Between songs, Girls projected a very loose attitude, singer Christopher Owens thanking the crowd in various funny voices, or sounding out what should be played next with bassist J.R. White, or taking a while to re-tune his guitar. But once it was showtime, the band was instantly tight, nailing a blissful array of Beach Boys pop, My Bloody Valentine noise, and Elvis Costello balladry, with hints of psych, shoegaze, and surf pop threaded through the songs. As a frontman, Owens is both over the top and unpretentious, fiddling with his long, tangled hair and giving goofy grins to the crowd on one hand, and on the other, delivering controlled wails about the romantic messes he'd find himself in (sample lyric: "If I had love I'd throw it all away.").
The band's best songs--
"Lust For Life," which Owens dedicated last night to John Dwyer of Thee Oh Sees, and
"Hellhole Ratrace,"--seemed to especially excite the crowd. For those insanely catchy ditties, the iPhones and cameras raised up above the sea of heads like the tops of submarines, fans capturing the group as the Girls captured them in return. The one cover the group performed--Cass McCombs's
"Dreams-Come-True-Girl"--slid nicely into the Girls' repertoire of musical mash notes that never got too mushy.

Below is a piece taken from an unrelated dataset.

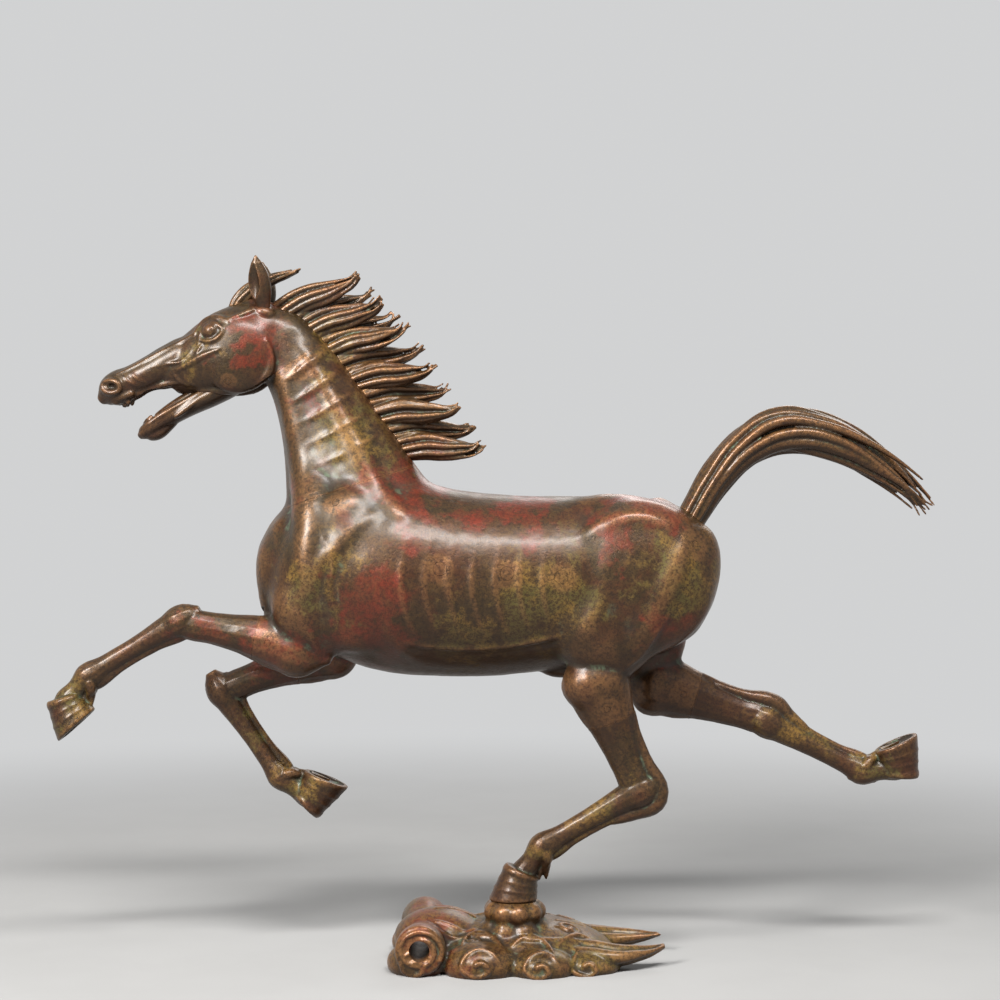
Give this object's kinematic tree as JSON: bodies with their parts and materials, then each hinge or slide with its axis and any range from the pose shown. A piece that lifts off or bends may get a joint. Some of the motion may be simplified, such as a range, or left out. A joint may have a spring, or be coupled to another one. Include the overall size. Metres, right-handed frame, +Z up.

The group was a tough act to follow, and the Pains of Being Pure at Heart brought a lot of volume, if nothing else. Their setlist was a barrage of piercing shoegazer rock--played much more passionately than you'd expect from their more demure recordings. (They got the passion right back from the fans, one of whom yelled "We love you" only two songs into the set, while Owens from Girls jumped on stage to play tambourine with the Pains by the end of the show).
But listening to them live, it was hard to hear the Pains as being much more than a B-side to the '90s shoegazer scene. They sounded like those bands you'd hear at Popscene back in the day--the ones that weren't quite Jesus and Mary Chain, weren't quite My Bloody Valentine, but were fine to tide over the revelers until the DJ pulled a more distinct act out from the pile. It didn't take long for the group's songs to blur into one another, and soon after, blur into a whole generation of artists who bruised up
120 Minutes back when all those romantic feedback and delay squalls were first really exciting.
For now, the Pains seem to have grabbed the attention of both older 'gazer fans wanting another hit of the old JAMC sound and kids too young to have really witnessed it live the first time. In contrast, Girls wore their influences more subtly, and more dynamically, swerving along a more varied path of pop history--so while their subject matter (girls) was one of the oldest in the book, their sound was full of new excitement, for the band and its fans alike.